**STATED TASK:**
Extract every line that contains the word "bodies".

[Dataset rows]
◇ ◇ ◇ ◇

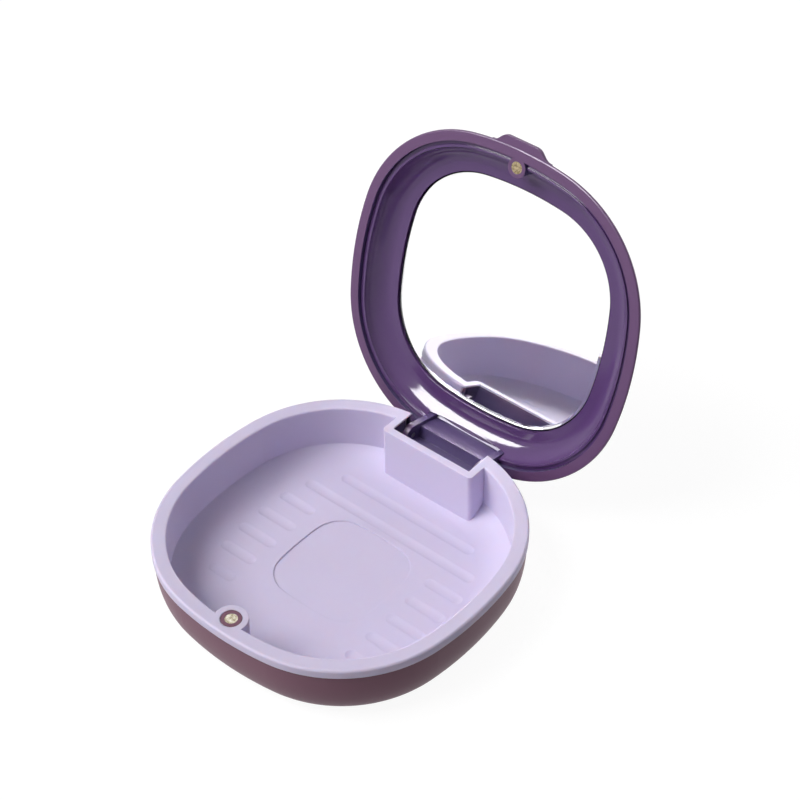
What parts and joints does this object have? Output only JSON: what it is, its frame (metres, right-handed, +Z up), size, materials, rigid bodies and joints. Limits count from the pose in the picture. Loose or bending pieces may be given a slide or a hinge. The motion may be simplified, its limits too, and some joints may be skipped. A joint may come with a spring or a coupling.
{
  "type": "denture case",
  "caption": "Rounded-square denture case: a base with a drop-in tray and a domed, mirrored lid on a pinned back hinge, held shut by magnets behind a thumb tab.",
  "frame": {"origin": "centre of the base's flat underside", "axes": "+X along the hinge, -Y to the front with the thumb tab and the magnets, +Z up; the lid stands open at its stop"},
  "size_m": [0.083, 0.1131, 0.0901],
  "materials": {
    "shell": "satin",
    "lid_shell": "gloss",
    "tray": "matt",
    "liner": "gloss",
    "mirror": "polished",
    "adhesive": "foam tape",
    "magnet": "nickel plate",
    "pin": "drawn wire"
  },
  "bodies": {
    "base": {"base_shell": "shell", "inner_tray": "tray", "base_magnet": "magnet", "hinge_pin_left": "pin", "hinge_pin_right": "pin"},
    "lid": {"lid_shell": "lid_shell", "lid_liner": "liner", "mirror": "mirror", "mirror_adhesive": "adhesive", "lid_magnet": "magnet"}
  },
  "joints": [
    {"name": "lid_hinge", "type": "hinge", "parent": "base", "child": "lid", "pos_m": [0, 0.0387, 0.0124], "axis": [1, 0, 0], "range_deg": [0, 105.6]}
  ]
}
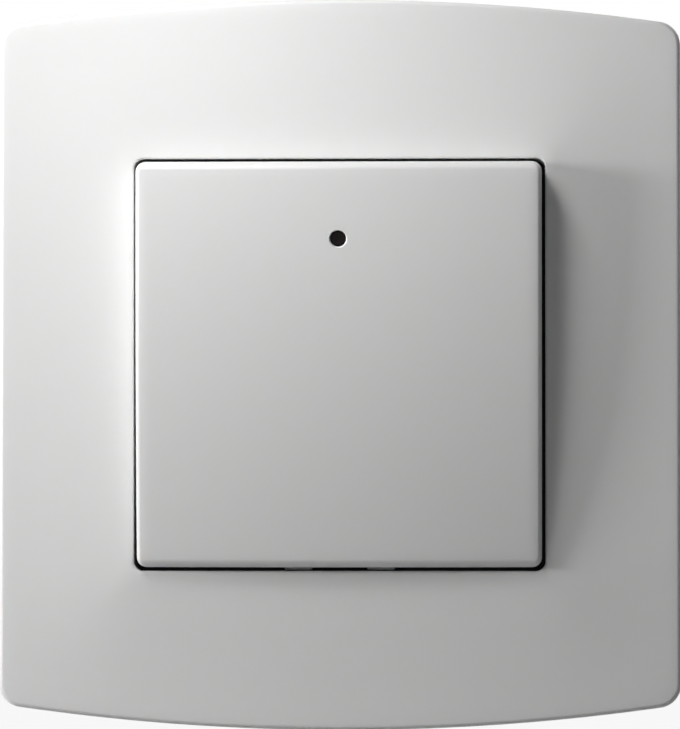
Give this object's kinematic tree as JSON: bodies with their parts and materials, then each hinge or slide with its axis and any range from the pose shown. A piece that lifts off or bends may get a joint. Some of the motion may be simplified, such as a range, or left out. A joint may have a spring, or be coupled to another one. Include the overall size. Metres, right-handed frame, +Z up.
{
  "type": "illuminated push button switch",
  "caption": "Square white wall push button with a small dark indicator window, in a bow-ended surround plate over a steel bridge and a deep contact housing.",
  "frame": {"origin": "on the wall's surface, behind the middle of the surround plate", "axes": "+Z up the plate, +Y into the wall, +X to the right of someone facing the switch"},
  "size_m": [0.0764, 0.0326, 0.0818],
  "materials": {
    "white_moulded_plastic": "satin gloss white moulded plastic",
    "button_plastic": "satin gloss white moulded plastic",
    "carrier_plastic": "natural white acetal",
    "cover_plastic": "pale grey moulded plastic",
    "housing_plastic": "mid grey glass-filled plastic",
    "zinc_plated_steel": "bright zinc plate on stamped sheet",
    "smoked_lens": "dark smoked light pipe",
    "lamp_plastic": "tinted clear lamp body",
    "board_laminate": "green lacquered laminate",
    "resistor_coat": "tan lacquer",
    "lead_cover": "black soft cover",
    "spring_steel": "bright drawn wire",
    "brass_strip": "stamped brass",
    "blade_bronze": "rolled spring bronze",
    "cage_brass": "sawn and drilled brass",
    "contact_silver": "silver alloy rivet",
    "screw_steel": "zinc-plated steel"
  },
  "bodies": {
    "switch_body": {"surround_plate": "white_moulded_plastic", "mounting_bridge": "zinc_plated_steel", "mechanism_housing": "housing_plastic", "mechanism_cover": "cover_plastic", "led_lamp": "lamp_plastic", "led_board": "board_laminate", "led_resistor": "resistor_coat", "led_lead_load": "lead_cover", "led_lead_neutral": "lead_cover", "return_spring": "spring_steel", "common_strip": "brass_strip", "load_strip": "brass_strip", "neutral_strip": "brass_strip", "fixed_tip": "contact_silver", "terminal_cage_1": "cage_brass", "terminal_cage_2": "cage_brass", "terminal_cage_3": "cage_brass", "terminal_screw_1": "screw_steel", "terminal_screw_2": "screw_steel", "terminal_screw_3": "screw_steel"},
    "push_button": {"key_cap": "button_plastic", "indicator_lens": "smoked_lens", "rocker_carrier": "carrier_plastic"},
    "contact_blade": {"moving_contact": "blade_bronze", "moving_tip": "contact_silver"}
  },
  "joints": [
    {"name": "key_press", "type": "hinge", "parent": "switch_body", "child": "push_button", "pos_m": [0, -0.006, 0], "axis": [-1, 0, 0], "range_deg": [0, 7], "stiffness_Nm_per_rad": 0.35, "springref_deg": -8.59, "deforming": ["return_spring"]},
    {"name": "blade_bend", "type": "hinge", "parent": "switch_body", "child": "contact_blade", "pos_m": [-0.012, 0.0155, -0.00121], "axis": [1, 0, 0], "range_deg": [0, 4.85], "stiffness_Nm_per_rad": 0.02}
  ],
  "couplings": [
    {"joint": "blade_bend", "follows": "key_press", "ratio": 0.69202}
  ]
}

◇ ◇ ◇ ◇

**EXERCISE OUTPUT:**
What parts and joints does this object have? Output only JSON: what it is, its frame (metres, right-handed, +Z up), size, materials, rigid bodies and joints. Limits count from the pose in the picture. Loose or bending pieces may be given a slide or a hinge. The motion may be simplified, its limits too, and some joints may be skipped. A joint may come with a spring or a coupling.
  "bodies": {
Give this object's kinematic tree as JSON: bodies with their parts and materials, then each hinge or slide with its axis and any range from the pose shown. A piece that lifts off or bends may get a joint. Some of the motion may be simplified, such as a range, or left out. A joint may have a spring, or be coupled to another one. Include the overall size. Metres, right-handed frame, +Z up.
  "bodies": {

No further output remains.